The detection of volatile organic compounds using a CNPs/polypyrrole-based solid-state sensor operating at room temperature

Abstract

In this work, we report the use of carbon nanoparticles (CNPs), commonly as carbon soot, as they are prepared from the pyrolysis of lighthouse candle, polypyrrole (PPy) and carbon nanoparticles@polypyrrole (CNPs@PPy) composite sensors to detect volatile organic compounds at room temperature. Five sensors were fabricated wherein the first sensor was made up of PPy only was named sensor 1, sensor 2 was made up of CNPs only; sensor 3 was made up of a 1:1 mass ratio of CNPs@PPy, sensor 4 was made up of a 2:1 mass ratio of CNPs@PPy, and sensor 5 was fabricated using a 3:1 mass ratio of CNPs@PPy respectively. The sensors were tested dynamically using acetone, 2-propanol, ethanol, and mesitylene vapours.
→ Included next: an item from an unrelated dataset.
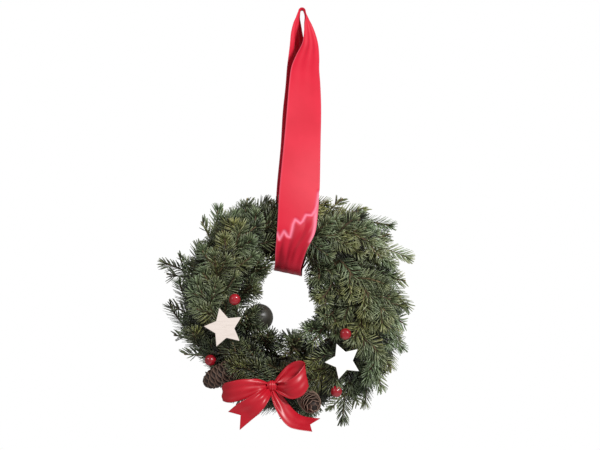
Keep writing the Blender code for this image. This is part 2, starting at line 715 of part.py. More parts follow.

Among all the tested sensors, sensor 5 showed improved sensitivity towards the analytes as compared to sensors; sensor 5 showed higher sensitivity towards acetone vapour than 2-propanol, ethanol, and mesitylene vapours because of a changed amount of CNPs within the composite. The response and recovery times of sensor 5 towards acetone vapour were 72 and 110 s, respectively and a limit of detection (LOD) of 1.212 ppm. Sensor 5 showed a slight increase in acetone vapour as humidity increased. The gas sensing mechanism on sensor 5 was studied using an in situ Fourier Transform infrared spectroscopy (FTIR) combined with an LCR meter; basically, the acetone vapour interacts with the solid-state gas sensor supplied with 0.5 V at 25 kHz. The setup confirmed that the acetone completely decomposes into carbon dioxide (CO2). It was also confirmed that the CO2 band intensity increases as the exposure time between the acetone vapour and the sensor increases.